Abstract: This tutorial will introduce the audience to the CIDOC
Conceptual Reference Model, a core ontology and proposed ISO standard (ISO/CD
21127) for the semantic integration of cultural information with library,
archive and other information. The CIDOC CRM concentrates on the definition of
relationships, rather than classes, in order to capture the underlying semantics
of multiple data and metadata structures. This led to a compact model of 80
classes and 130 relationships, easy to comprehend and suitable to serve as a
basis for mediation of cultural and other information and thereby provide the
semantic 'glue' needed to transform today's disparate, localised information
sources into a coherent and valuable global resource. It comprises the concepts
characteristic for most museum, archive and library documentation.

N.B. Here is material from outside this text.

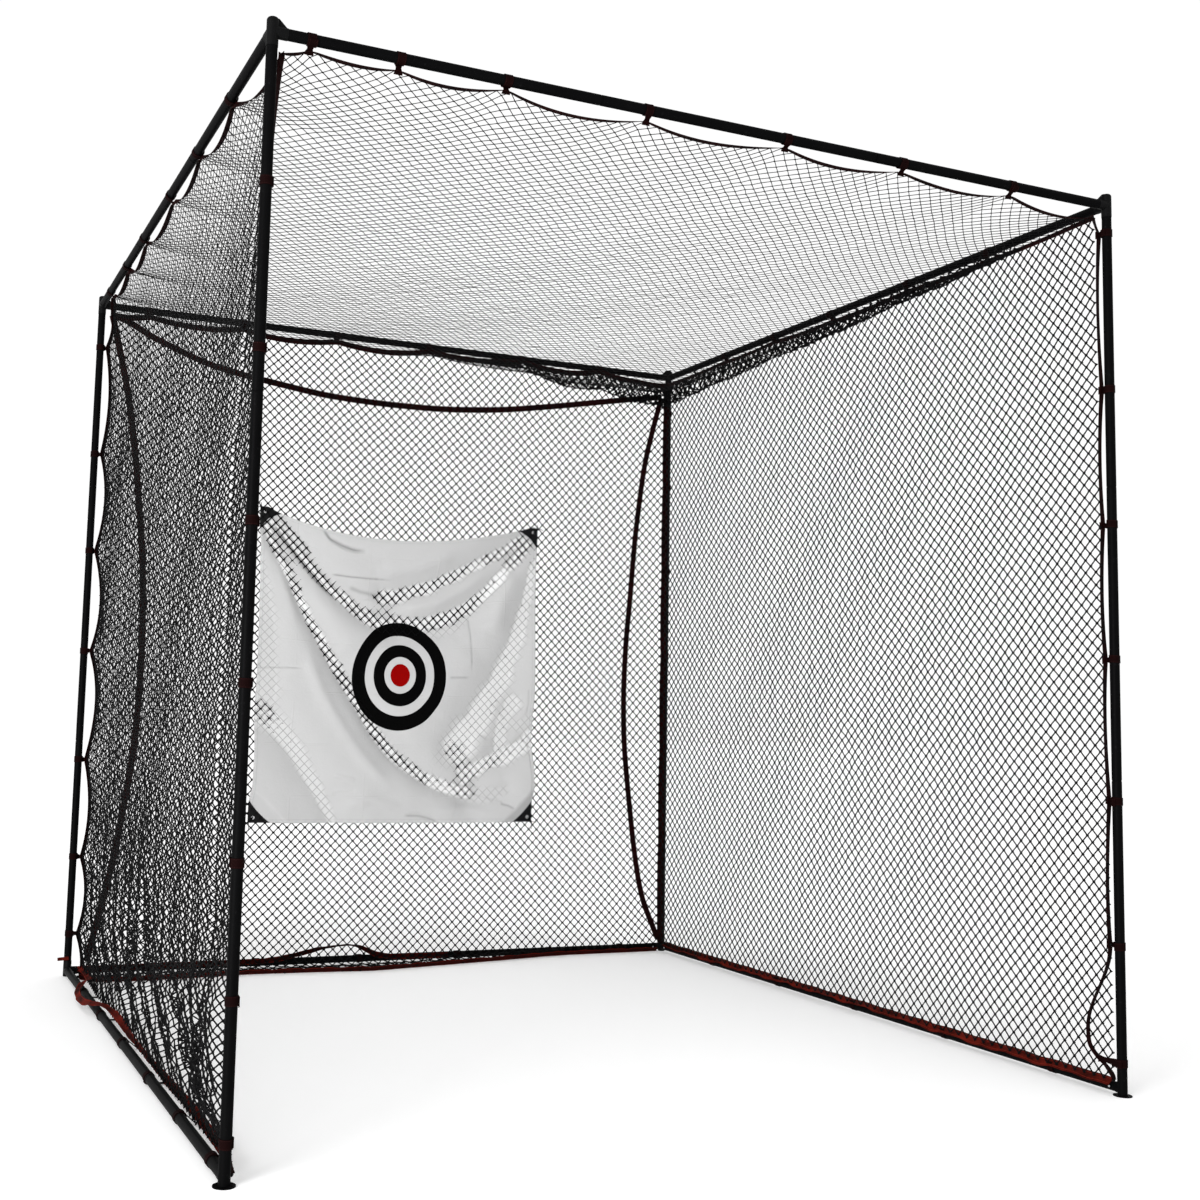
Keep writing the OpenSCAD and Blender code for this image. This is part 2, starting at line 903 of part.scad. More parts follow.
module target_corner_patches() {
    color("#141416")
        at_target_corners()
            difference() {
                rotate([90, 0, 0])
                    linear_extrude(height = patch_t)
                        polygon([[0, 0], [patch_leg, 0], [0, patch_leg]]);
                translate([eye_in, 1, eye_in])
                    rotate([90, 0, 0])
                        cylinder(r = eye_r, h = patch_t + 2);
            }
}

module target_grommets() {
    color("#b9bcc0")
        at_target_corners()
            translate([eye_in, 0, eye_in])
                rotate([90, 0, 0])
                    difference() {
                        union() {
                            translate([0, 0, -1])
                                cylinder(r = eye_r + eye_flange, h = 1);
                            cylinder(r = eye_r - 0.05, h = patch_t);
                            translate([0, 0, patch_t])
                                cylinder(r = eye_r + eye_flange, h = 1);
                        }
                        translate([0, 0, -2])
                            cylinder(r = eye_r - eye_wall, h = patch_t + 4);
                    }
}

// ---- Assembly ----------------------------------------------------------------------------------------

front_post(-1, 0);  // front_left_post_lower
front_post(-1, 1);  // front_left_post_middle
front_post(-1, 2);  // front_left_post_upper
front_post(1, 0);  // front_right_post_lower
front_post(1, 1);  // front_right_post_middle
front_post(1, 2);  // front_right_post_upper
back_post(-1, 0);  // back_left_post_lower
back_post(-1, 1);  // back_left_post_middle
back_post(-1, 2);  // back_left_post_upper
back_post(1, 0);  // back_right_post_lower
back_post(1, 1);  // back_right_post_middle
back_post(1, 2);  // back_right_post_upper
top_rail_x(-1, 0);  // front_top_rail_left
top_rail_x(-1, 1);  // front_top_rail_middle
top_rail_x(-1, 2);  // front_top_rail_right
top_rail_x(1, 0);  // back_top_rail_left
top_rail_x(1, 1);  // back_top_rail_middle
top_rail_x(1, 2);  // back_top_rail_right
top_rail_y(-1, 0);  // left_top_rail_front
top_rail_y(-1, 1);  // left_top_rail_middle
top_rail_y(-1, 2);  // left_top_rail_back
top_rail_y(1, 0);  // right_top_rail_front
top_rail_y(1, 1);  // right_top_rail_middle
top_rail_y(1, 2);  // right_top_rail_back
side_floor_rail(-1, 0);  // left_floor_rail_front
side_floor_rail(-1, 1);  // left_floor_rail_middle
side_floor_rail(-1, 2);  // left_floor_rail_back
side_floor_rail(1, 0);  // right_floor_rail_front
side_floor_rail(1, 1);  // right_floor_rail_middle
side_floor_rail(1, 2);  // right_floor_rail_back
back_floor_rail(0);  // back_floor_rail_left
back_floor_rail(1);  // back_floor_rail_middle
back_floor_rail(2);  // back_floor_rail_right
corner_fitting(-1, -1);  // front_left_corner_fitting
corner_fitting(1, -1);  // front_right_corner_fitting
corner_fitting(-1, 1);  // back_left_corner_fitting
corner_fitting(1, 1);  // back_right_corner_fitting
back_foot_fitting(-1);  // back_left_foot_fitting
back_foot_fitting(1);  // back_right_foot_fitting
snap_button("front", -1);  // left_front_snap_button
snap_button("front", 1);  // right_front_snap_button
snap_button("back", -1);  // left_back_snap_button
snap_button("back", 1);  // right_back_snap_button
snap_button("rear", -1);  // rear_left_snap_button
snap_button("rear", 1);  // rear_right_snap_button
button_leaf_springs();
top_net();
left_net();
right_net();
back_net();
front_edge_tape();
left_border_tape();
right_border_tape();
back_border_tape();
back_arc_tapes();
hook_and_loop_straps();
target_sheet();
target_corner_patches();
target_grommets();
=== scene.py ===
"""Looks of the golf hitting cage: knotted nets, webbing, straps and the target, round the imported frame."""

import math

import bpy
import numpy as np
from mathutils import Matrix, Vector


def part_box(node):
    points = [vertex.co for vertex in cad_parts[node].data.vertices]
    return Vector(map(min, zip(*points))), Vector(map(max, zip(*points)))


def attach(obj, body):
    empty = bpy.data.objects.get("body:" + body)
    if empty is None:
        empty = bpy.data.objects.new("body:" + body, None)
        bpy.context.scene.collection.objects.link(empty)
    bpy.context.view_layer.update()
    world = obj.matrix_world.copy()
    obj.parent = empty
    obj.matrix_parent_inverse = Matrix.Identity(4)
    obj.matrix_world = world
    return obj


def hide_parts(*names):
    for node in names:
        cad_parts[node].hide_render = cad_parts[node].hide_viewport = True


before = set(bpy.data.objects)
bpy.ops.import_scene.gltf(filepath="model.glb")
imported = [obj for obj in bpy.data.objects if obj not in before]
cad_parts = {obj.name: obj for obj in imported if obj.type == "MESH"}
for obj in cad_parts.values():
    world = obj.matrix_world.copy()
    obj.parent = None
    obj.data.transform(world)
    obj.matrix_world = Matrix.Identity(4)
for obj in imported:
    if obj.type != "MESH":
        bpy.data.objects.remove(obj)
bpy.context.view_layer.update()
BODY = "frame"


# ---- Places taken from the frame ---------------------------------------------------------------------

def middle(node):
    low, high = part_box(node)
    return (low + high) / 2


HALF = middle("back_right_post_middle").x
TOP = middle("back_top_rail_middle").z
RAIL = middle("back_floor_rail_middle").z
TUBE_R = (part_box("back_right_post_middle")[1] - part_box("back_right_post_middle")[0]).x / 2
SPAN = 2 * HALF


# ---- Camera ------------------------------------------------------------------------------------------

CAMERA_AT = (-2.422, -5.219, 1.195)
CAMERA_YAW = 22.55
CAMERA_PITCH = 5.83
CAMERA_ROLL = 1.53
CAMERA_LENS = 43.65
CAMERA_SENSOR = 36
CAMERA_SHIFT = (0.1085, -0.0291)


def add_camera():
    yaw, pitch, roll = (math.radians(a) for a in (CAMERA_YAW, CAMERA_PITCH, CAMERA_ROLL))
    ahead = Vector((math.sin(yaw) * math.cos(pitch), math.cos(yaw) * math.cos(pitch), math.sin(pitch)))
    level = Vector((math.cos(yaw), -math.sin(yaw), 0))
    upright = level.cross(ahead)
    right = level * math.cos(roll) + upright * math.sin(roll)
    up = upright * math.cos(roll) - level * math.sin(roll)
    data = bpy.data.cameras.new("camera")
    data.lens = CAMERA_LENS
    data.sensor_width = CAMERA_SENSOR
    data.shift_x, data.shift_y = CAMERA_SHIFT
    data.clip_end = 200
    camera = bpy.data.objects.new("camera", data)
    bpy.context.scene.collection.objects.link(camera)
    turn = Matrix((right, up, -ahead)).transposed().to_4x4()
    camera.matrix_world = Matrix.Translation(CAMERA_AT) @ turn
    bpy.context.scene.camera = camera


add_camera()


# ---- Materials ---------------------------------------------------------------------------------------

def operation(name, swapped=False):
    """A method that makes a maths node from a value and another value or a number"""
    def act(value, other=0.0):
        first, second = (other, value) if swapped else (value, other)
        return value.made.node("Math", {"operation": name}, i0=first, i1=second)
    return act


class Value:
    """A shader node's output, whose operators make more nodes"""

    def __init__(self, made, socket):
        self.made, self.socket = made, socket

    __add__, __mul__, __truediv__, __pow__ = map(operation, ("ADD", "MULTIPLY", "DIVIDE", "POWER"))
    __sub__, __rsub__ = operation("SUBTRACT"), operation("SUBTRACT", True)
    __lt__, __gt__, __abs__ = map(operation, ("LESS_THAN", "GREATER_THAN", "ABSOLUTE"))
    greater, smaller, fraction, root = map(operation, ("MAXIMUM", "MINIMUM", "FRACT", "SQRT"))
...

The tutorial aims at rendering the necessary knowledge to understand the
potential of applying the CRM - where it can be useful and what the major
technical issues of an application are. It will present information integration
by employing a core ontology of relationships, in contrast to the prescription
of a common data format, as an approach applicable to other domains. In a real
example, it will demonstrate the solution of typical cases of heterogeneity by
intellectually mapping source data structures to the ontology. Participants with
some background in information modelling should be able to use the CIDOC CRM in
their applications after this course and some further reading.
Target audience: Ontology experts, digital library designers, data warehouse designers, system integrators, portal designers that work in the wider area of cultural and library information, but also IT-Staff of libraries, museums and archives, vendors of cultural and other information systems. Basic knowledge of object-oriented data models is required.
Duration: Half-day, 14.00-17.30, Sunday August 17.